Campus & Community

Sever slated for major facelift

3 min read

Interior renovation will provide new space for film studies

Sever Hall, the Henry Hobson Richardson-designed building that anchors the east side of Tercentenary Theatre in Harvard Yard, will undergo a major exterior restoration. Also, the building’s fourth floor will be renovated to create space for the Visual and Environmental Studies’ (VES) film program. Work is slated to begin in June and conclude in September.


Restoration includes:

  • The masonry will be cleaned.
  • Broken and missing bricks, brownstone, and terra-cotta will be replaced.
  • Missing mortar will be repointed.
  • Previous mortar repairs that were inappropriate in color and texture will be replaced.
  • Double-glazed windowpanes will replace existing glass and storm windows.
  • Window trims will be restored to their original color.
  • New terra-cotta roof tiles, true to the original color, will replace broken ones.
  • Precast roof tiles that are not compatible with the original tiles will be replaced.
  • The dormer wood trim will be repaired.
  • The building’s fourth floor will be renovated to create space for Visual and Environmental Studies, including the film program. The new space, designed by Kennedy & Violich Architecture, will include three screening rooms, two studio classrooms (a computer lab and an animation studio), and faculty and staff offices. In addition, there will be a new video and film book library and video viewing stations (both relocated from the Carpenter Center), the Film Studies Center, and a seminar room.

“The restoration of Sever’s exterior and the renovation of the fourth floor is very good news, indeed,” said William C. Kirby, Edith and Benjamin Geisinger Professor of History and Dean of the Faculty of Arts and Sciences. “Not only will it restore the exterior of one of America’s most beloved buildings so that all may enjoy its beauty as Richardson intended, the interior will provide our students and faculty in VES with much-needed space for film studies.”

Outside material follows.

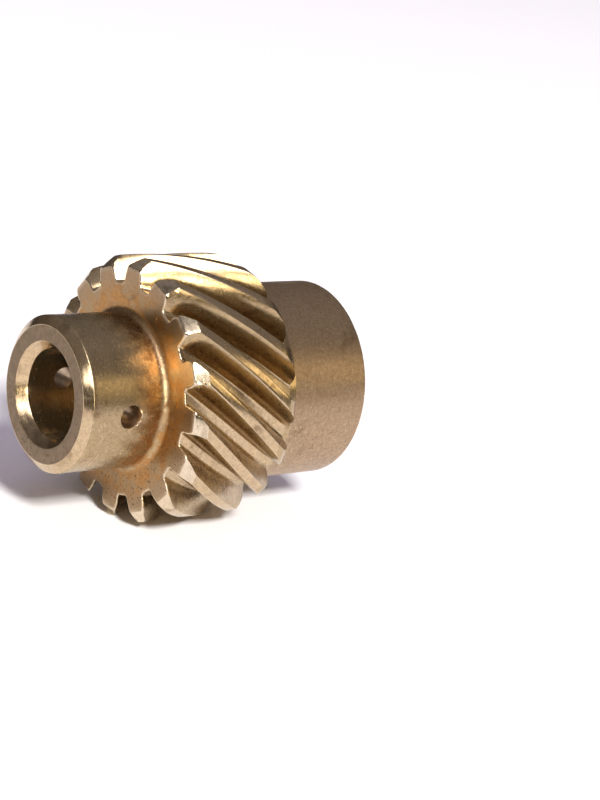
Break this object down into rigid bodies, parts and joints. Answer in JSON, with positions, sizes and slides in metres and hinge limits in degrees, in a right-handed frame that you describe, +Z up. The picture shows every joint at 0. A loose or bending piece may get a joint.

Sever, completed in September 1880, was the result of a bequest from James Warren Sever and his wife, Anne Sever. Many architects and critics have called Sever one of the best buildings in the Boston area, if not the entire country. The building is constructed of cut and molded red brick “of a distinctive hue. … The carved-brick foliate work is a revelation,” wrote Douglass Shand-Tucci in “The Campus Guide: Harvard University.” And, Bainbridge Bunting (“Harvard: An Architectural History”) wrote, “In Sever, Richardson combined lavish ornamentation with monumentality in a way that no other nineteenth century designer (save his admirer Louis Sullivan) could.”

All work on the National Historic Landmark will conform to the Secretary of the Interior’s “Standards for the Treatment of Historic Properties.” Architects Goody, Clancy & Associates will work with general contractors Shawmut Design and Construction on the building. The same team worked on the recent restoration of the Richardson-designed Trinity Church in Boston. On Sever, they will also work closely with the Cambridge Historical Commission.